Exploring the collective human psyche in charcoal

Jayanth Hubli, a multi-media artist, who hails from Belgaum, is in town with his month-long solo exhibition titled Shimmering Silhouettes.

Published: 17th October 2013 11:44 AM  |   Last Updated: 17th October 2013 11:44 AM   |  A+A-

Shimmering-Silhouettes

Jayanth Hubli, a multi-media artist, who hails from Belgaum, is in town with his month-long solo exhibition titled Shimmering Silhouettes. A series of charcoal expressions, the drawings try to tap into the human psyche. Bold strokes, grainy textures and a deconstructed look at the human race, make this series a one-of-a-kind exploration.

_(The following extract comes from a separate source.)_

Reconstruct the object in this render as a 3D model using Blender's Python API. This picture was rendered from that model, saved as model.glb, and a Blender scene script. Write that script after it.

The beauty of these drawings lies in their dynamic nature, a kind of polarising effect that they create in your mind. Movements are blurred, the genders are not defined and there’s a shift from the personal to the collective. The repetitive motif of entwined figures gives the artist room to play with space and dimensions. 

Jayanth’s father B K Hubli was a renowned artist from North Karnataka. “After completing my schooling in Belgaum I went to Mysore’s CAVA to hone my skills and graduated in 1986. I did a lot of watercolor works inspired by my father and later dabbled with oil, charcoal, colour pastels and mix media,” he says. According to Jayanth, his creations on wood veneer are considered to be unique and rare among Indian artists, which is how he was invited to the distinguished Jehangir Art gallery in Mumbai to exhibit his work and where it was very well received.

Jayanth likes to experiment with different media and lets the idea dictate the choice of medium. “When some idea or thought lingers in my head for too long, I map out how best to express it. It’s all so spontaneous that there isn’t really a conscious design, it’s more like a snapshot of what I felt at a particular point of time,” he explains. In the present series, charcoal lets the artist evocatively represent his idea, without the distraction of colours.

Jayanth’s inspiration comes from the ebb and flow of life around him. Interested in the pristine nature of the human form in its natural state, he tries to constantly juxtapose it with artistic interpretation. “The ability to examine something seemingly mundane and take it to a higher plane of consciousness is what I am obsessed with. Though, I don’t always think esoteric, often the subjects I depict are that of life outside the urban jungle set in the simple world that I grew up in. I often feel the need to preserve the rustic vignettes of that world that are etched in my mind,” he says.

Jayanth has many facets to himself, apart from being an artist. “I am big on sports, especially cricket. I used to play at the university level. In another avatar, I am a partner in a Bangalore-based advertising agency Purplehat; call it occupational hazard or whatever, but I like to indulge in photography too. I have plans of exhibiting my photographs sometime in the near future,” says Jayanth.

Talking of the future, Jayanth says, “It’s been a long and eventful journey. I’m pleased with how my work is gaining recognition across India and internationally.”

 

Shimmering Silhouettes, presented by The Art Quarter, is on till November 5, at the gallery located in Nellakunte Bettahalasur, Beyond Air Force Station, Yelahanka.